Malgré son immense potentiel agricole, la République démocratique du Congo (RDC) fait face à une insécurité alimentaire aiguë qui touche plus de 25 millions de personnes. En cause : l’intensification des conflits armés, le déplacement des populations, la dégradation des infrastructures et le manque d’investissements dans le secteur agricole. Dans l’est du pays, des marchés autrefois dynamiques sont à l’arrêt, tandis que dans l’ouest, des tensions foncières empêchent les paysans de cultiver. Face à cette crise persistante, la FAO et le PAM appellent à une intervention d’urgence.
Selon le dernier rapport du Cadre intégré de classification de la sécurité alimentaire (IPC), 25,6 millions de personnes en République démocratique du Congo (RDC) se trouvent dans « une situation d’insécurité alimentaire aiguë de haut niveau ». Si la crise affecte l’ensemble du pays, les populations les plus vulnérables sont « principalement les personnes déplacées et retournées, concentrées notamment dans les provinces du Nord-Kivu, de l’Ituri, du Sud-Kivu et du Tanganyika, Maï-ndombe, ainsi que les populations affectées par les catastrophes naturelles et le chômage », souligne le rapport.
L’insécurité persistante et le mauvais état des routes freignent l’agriculture
Pourtant, le pays dispose d’immenses terres cultivables et d’abondantes ressources hydrologiques, qui pourraient lui assurer une autosuffisance alimentaire. Mais plusieurs facteurs structurels freinent cette ambition : l’intensification des conflits dans l’est du pays, les effets du changement climatique, la récurrence des épidémies et le manque d’investissements dans le développement rural.
L’insécurité persistante complique la circulation des personnes et des biens, impactant directement l’approvisionnement des marchés. Dans le territoire d’Uvira (Sud-Kivu), des grands marchés comme Kiringye et Nyamutiri sont quasiment à l’arrêt. « Avant cette situation, je cultivais plusieurs étendues, j’allais jusqu’à plus de quatre hectares de maïs et patates douces. Je pouvais récolter plus de quatre tonnes de production. Actuellement, je ne faisons plus qu’une culture de subsistance. Nous n’avons plus rien à amener aux marchés, des marchés qui ont d’ailleurs disparu », déplore Zacharia Nagabere Buheme, agriculteur dans les moyens plateaux de Kabala, au Sud-Kivu.
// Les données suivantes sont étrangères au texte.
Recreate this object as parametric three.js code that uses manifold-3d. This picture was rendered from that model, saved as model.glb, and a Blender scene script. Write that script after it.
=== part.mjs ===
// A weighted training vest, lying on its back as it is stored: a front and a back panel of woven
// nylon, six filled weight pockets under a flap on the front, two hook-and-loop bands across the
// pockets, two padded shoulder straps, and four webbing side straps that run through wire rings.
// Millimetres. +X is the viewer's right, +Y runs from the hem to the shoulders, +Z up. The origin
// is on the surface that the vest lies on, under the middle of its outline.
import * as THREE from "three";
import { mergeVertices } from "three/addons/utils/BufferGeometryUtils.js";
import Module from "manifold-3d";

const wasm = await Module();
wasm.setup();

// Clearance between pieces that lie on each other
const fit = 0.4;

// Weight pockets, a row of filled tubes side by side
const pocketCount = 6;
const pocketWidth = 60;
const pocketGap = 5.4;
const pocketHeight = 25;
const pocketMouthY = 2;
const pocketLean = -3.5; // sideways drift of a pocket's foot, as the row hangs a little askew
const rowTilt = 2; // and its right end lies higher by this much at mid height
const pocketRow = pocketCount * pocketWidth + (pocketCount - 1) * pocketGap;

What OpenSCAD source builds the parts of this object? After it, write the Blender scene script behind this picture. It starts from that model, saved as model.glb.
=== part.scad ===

À ces violences s’ajoute un réseau routier en mauvais état, empêchant les agriculteurs d’acheminer leurs récoltes vers les marchés.
Des initiatives locales face à l’urgence
Face à cette crise, des initiatives émergent pour sensibiliser les populations. À Bukavu, un réseau de journalistes s’attelle, depuis 2020, à informer les agriculteurs et les communautés sur la sécurité alimentaire. « Nos émissions sont diffusées dans 57 médias partenaires du REJOSA. Les auditeurs réagissent en masse, posent des questions et nous font part de leurs préoccupations. Grâce aux experts qui interviennent, nous les aidons à améliorer leurs pratiques agricoles », explique Anne Mushigo, présidente du Réseau des journalistes œuvrant pour la sécurité alimentaire (REJOSA). Le projet inclut aussi du théâtre de sensibilisation et des champs d’expérimentation.
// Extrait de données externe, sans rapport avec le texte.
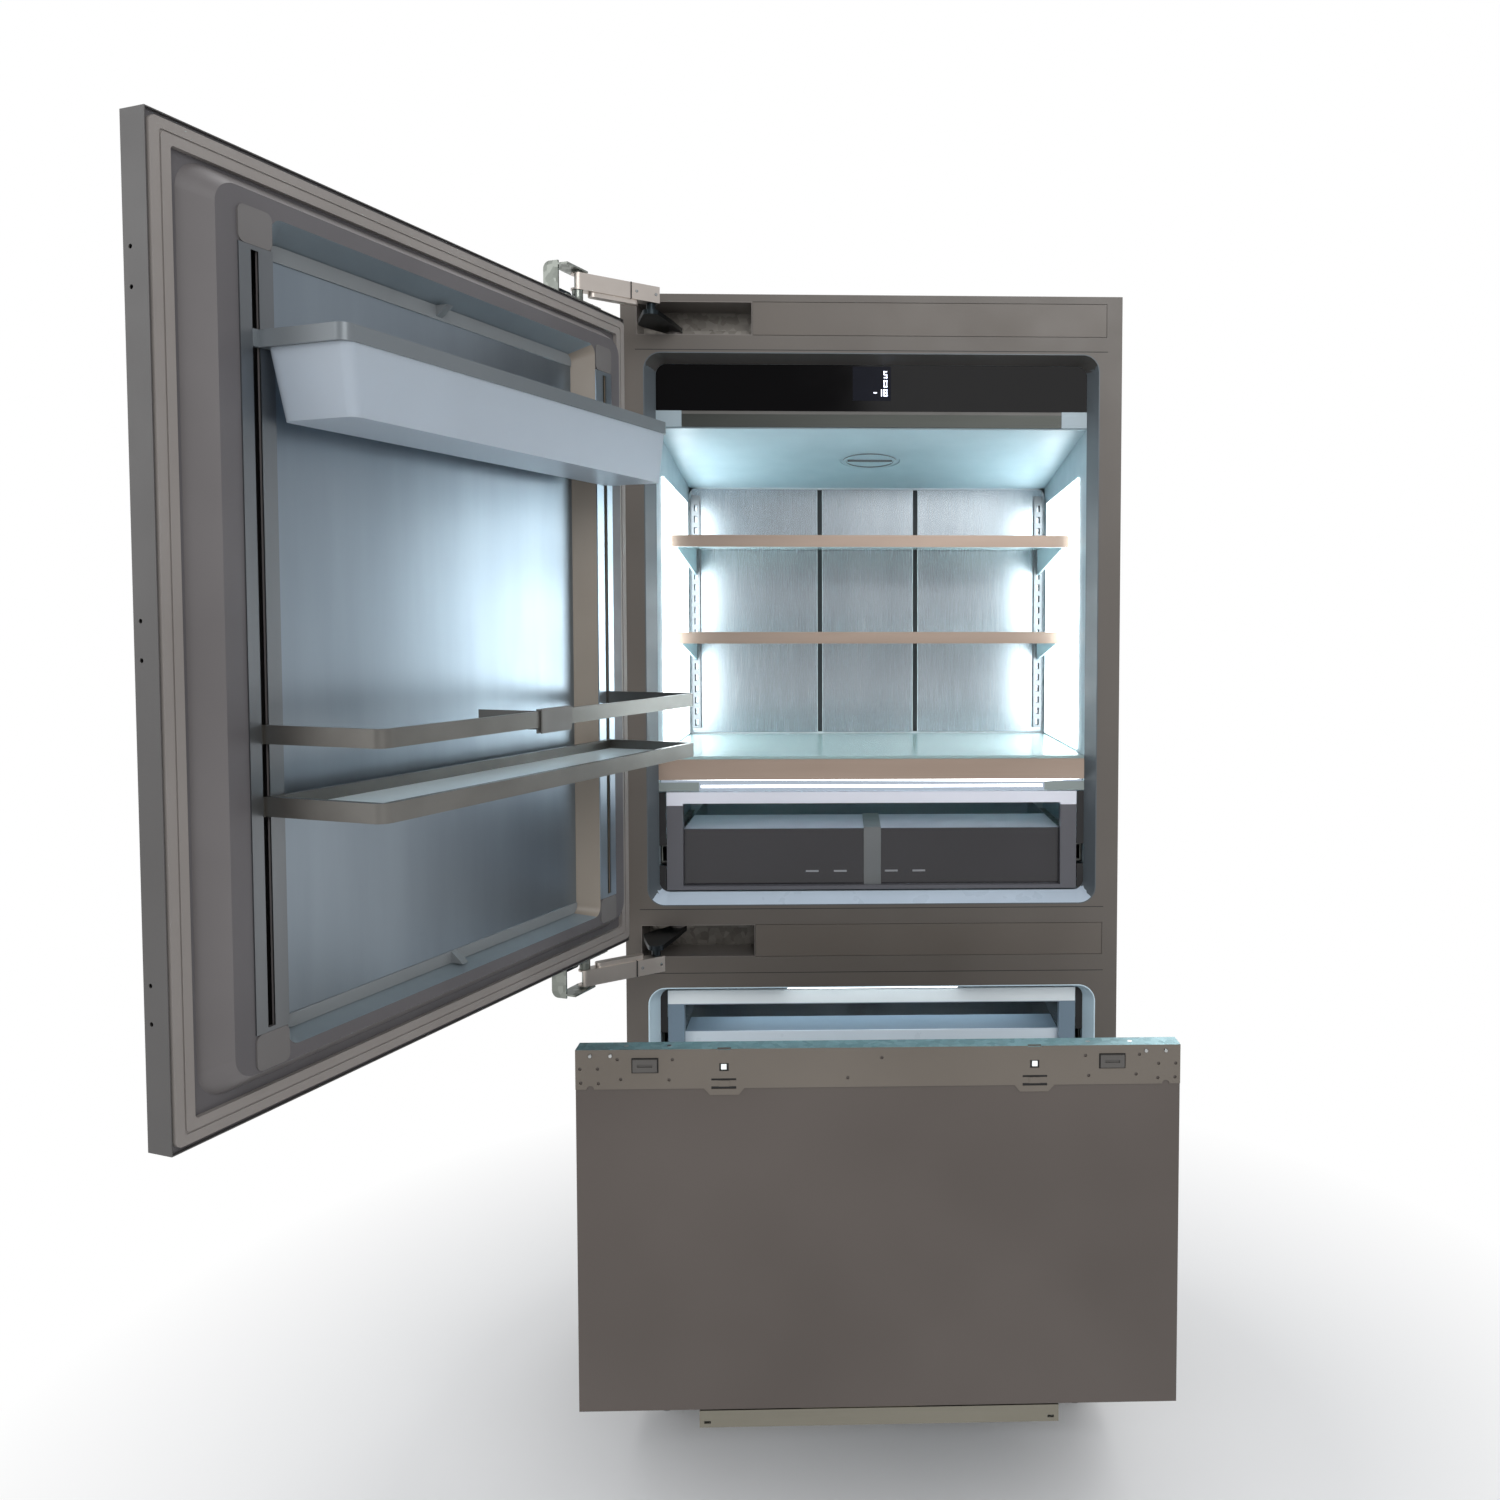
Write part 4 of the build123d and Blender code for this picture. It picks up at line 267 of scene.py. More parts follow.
STEEL_WALL = brushed("brushed_wall", (174, 182, 188), "Z", 0.25, 4)
GROOVE = painted("slate_groove", (18, 23, 27), 0.4)
STEEL_DOOR = brushed("brushed_door", (144, 154, 163), "Z", 0.31, 4)
# Rails on the hinge side, painted lighter than the other rails: painted light.
RAIL_PAINTED_LIGHT = brushed("slotted_rail_painted_light", (182, 194, 204), "Z", 0.34, 4)
STRIP_DOOR = moulded("door_end_strip", (124, 128, 130), 0.38)
TRIM_X = brushed("brushed_trim", (170, 152, 139), "X", 0.34, 6)
TRIM_DOOR = brushed("brushed_rack", (115, 113, 109), "X", 0.36, 5, DOOR_OPEN)
RIM_DOOR = painted("bin_rim_silver", (118, 124, 128), 0.36, Metallic=0.35)
STRIP = brushed("brushed_strip", (70, 72, 69), "X", 0.36, 4)
RAIL = brushed("slotted_rail", (128, 131, 134), "Z", 0.35, 5)
RAIL_DOOR = brushed("slotted_door_rail", (128, 131, 134), "Z", 0.36, 5)
BLACK_GLASS = new_finish("black_glass", (8, 7, 8), 0.1, Specular_IOR_Level=0.08)
gloss(BLACK_GLASS, noise(BLACK_GLASS, scale=12.0), 0.06, 0.13)
BLACK = moulded("black_plastic", (24, 24, 26), 0.45)
GREY = moulded("grey_plastic", (120, 122, 124), 0.45)
DIVIDER = moulded("divider_plastic", (104, 103, 100), 0.42)
CORNER = moulded("corner_plastic", (106, 103, 102), 0.42)
# Light plastic of the duct covers, also used for the painted highlights along the back wall's grooves.
WHITE = moulded("light_plastic_and_painted_highlight", (205, 212, 216), 0.38)
PLATE = moulded("drawer_plate_plastic", (176, 178, 190), 0.4)
# Drawer frames' top bars painted very light for the lamp light falling on them from above: painted light.
# Below the bars the frames keep a darker colour.
DRAWER_FRAME_PAINTED_LIGHT = painted("drawer_frame_bar_painted_light", (236, 238, 248), 0.34)
two_tone(DRAWER_FRAME_PAINTED_LIGHT, DRAWER_BAR_FOOT, (92, 92, 98))
DRAWER_CLIP = moulded("drawer_clip", (112, 115, 116), 0.38)
FREEZER_BAR_PAINTED_LIGHT = painted("freezer_drawer_bar_painted_light", (242, 249, 252), 0.36)
two_tone(FREEZER_BAR_PAINTED_LIGHT, FREEZER_BAR_FOOT, (122, 142, 158))
GLASS = see_through("shelf_glass", (206, 230, 230), 0.22, 0.55, 1.45, 0.02)
RACK_PANE = see_through("rack_pane", (226, 240, 244), 0.3, 0.3, 1.45, 0.02)
SMOKED = see_through("smoked_pane", (58, 56, 62), 0.12, 0.5, 1.5)
MISTED = moulded("misted_pane", (228, 240, 249), 0.32, 260.0)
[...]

Dans la région du Kasaï, au centre, où les conflits liés à la milice Kamwina Nsapu ont entraîné des déplacements massifs de populations, la situation demeure critique. Une enquête du Programme alimentaire mondial (PAM) menée en 2019 dans six zones de santé touchées (Kamuesha, Kalonda-Ouest, Banga Lubaka, Nyanga, Kitangua et Kamonia) révélait que 243 893 personnes, dont 132 573 femmes et 28 148 enfants et jeunes, souffraient de malnutrition aiguë. Six ans après, le retour aux activités agricoles reste difficile.
Dans l’ouest du pays, à Bandundu-ville (Kwilu), des familles déplacées de Kwamouth vivent dans une précarité extrême, après avoir perdu leurs terres lors du conflit intercommunautaire entre Teke et Yaka en 2022. Ces tensions foncières freinent la reprise de l’agriculture, accentuant la crise alimentaire.
Face à la gravité de la situation, la FAO et le PAM plaident pour une intensification de l’aide humanitaire. « En 2024, la FAO a besoin de 233,9 millions de dollars pour son assistance en RDC. Fin septembre, l’organisation avait aidé 3 millions de personnes sur les 3,6 millions prévues, mais des financements supplémentaires sont nécessaires pour combler le déficit », a indiqué l’agence onusienne dans un communiqué publié en novembre 2024.